UX Designer

Seattle Symphony


Project Overview

For our first team project at General Assembly we were given the task of re-designing the user experience for ListenBoldly. The official app of the Seattle Symphony lets users find events and buy tickets.

The Challenge

The landing page gives no information about the event shown and major features (including account information) is hidden behind a hamburger menu. Once an event is chosen, there is no way to filter seats by price or group availability. There is no further information on seating. Selecting a seat and adding that seat to the shopping card is quite cumbersome.

The Solution

Showing more events and information on the landing page, being able to apply filters to events to narrow down the search, streamlining the seat selection with a focus on accessibility will improve usability.

My Role

I was the Visual Designer in a team of four. On my team were Sam Beattie (Project Manager), Mary Walton (Researcher) and Aaron Fredrick (Interaction Designer).




We researched apps and websites of other symphonies and opera houses, as well as websites that sell tickets. Below are some apps we looked at to explore features and for a visual comparative analysis:



Our team members individually created a persona as a target audience for The Seattle Symphony. This is mine:

“Carol, 53 years, 4-year-old grandson, research assistant at UW

fairly competent user, but doesn’t follow trends right away, takes her time before using new technologies

She has an active social life, likes to go out with friends and her husband. She often babysits her grandson and likes to take him out to events in the community. She volunteers at a neighborhood art festival and is part of a small theater group that puts together a play each summer.

Carol enjoys performances, going to concerts and theater, she has a busy schedule and has not used an app to purchase tickets at the symphony, she uses the website instead. She needs an app that is easy to navigate and gives her all the choices and information she needs to make a decision. Due to her age, she prefers information and buttons of a certain size.”

I used the four personas our team created and merged them into two proto-personas.


Mary, our researcher, used these proto-personas to inform her research strategy. We decided to focus on Kathie for the scope of our project.



We had decided that the most useful approach would be to improve the seating selection. It is a major pain point in the current app and a crucial part of the purchasing process. Some of my sketches:



The Seattle Symphony logo looks a little outdated and is not used in any new publications. Instead just the words "Seattle Symphony" is used (capitalized). The main colors are black, white and magenta. 

Potential new color schemes:


Based on Aaron's wireframes, I started to create high-fidelity mock-ups.


Iterations of design and landing page:

I tried hues of magenta and black, and toned down images, but decided to keep it clean and vibrant. The final look reminds me of a brightly lit stage.

I experimented with rounded corners, but then kept them straight to keep keep in line with HIG heuristics

Filter icons: We tested different symbols, but the carat was most easily recognized.

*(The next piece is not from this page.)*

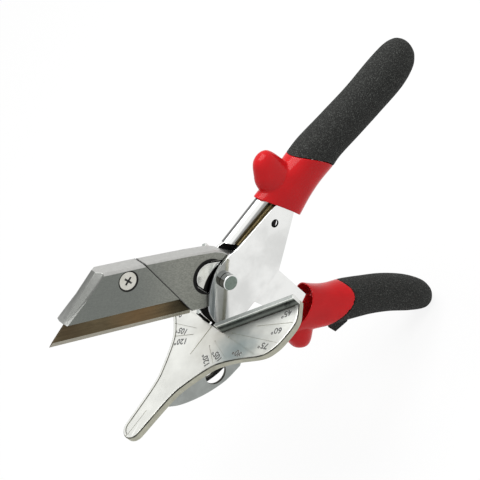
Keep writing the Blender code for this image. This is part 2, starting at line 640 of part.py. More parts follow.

I added black overlay over images to accommodate longer text and lighter background.

Icons were moved off the pictures, to the event page for a cleaner look.

Colors: I used magenta for highlights, blue for actions.


The high-fidelity mockups:


next steps

  • Improve filters and search on landing page
  • Offer alternative ‘list view’ when finding seats
  • Continue revisions of the ticket purchase flow into the actual checkout process
  • Improve the ability to curate a recommended event list
  • Pick specific event tags, (pop culture, featured artists, etc.) to track and receive notifications about


What I learned

  • Make sure the visual design is included earlier in the process.
  • Ask for more team meetings. They can be short.
  • Include visual design in the competitive analysis, if appropriate.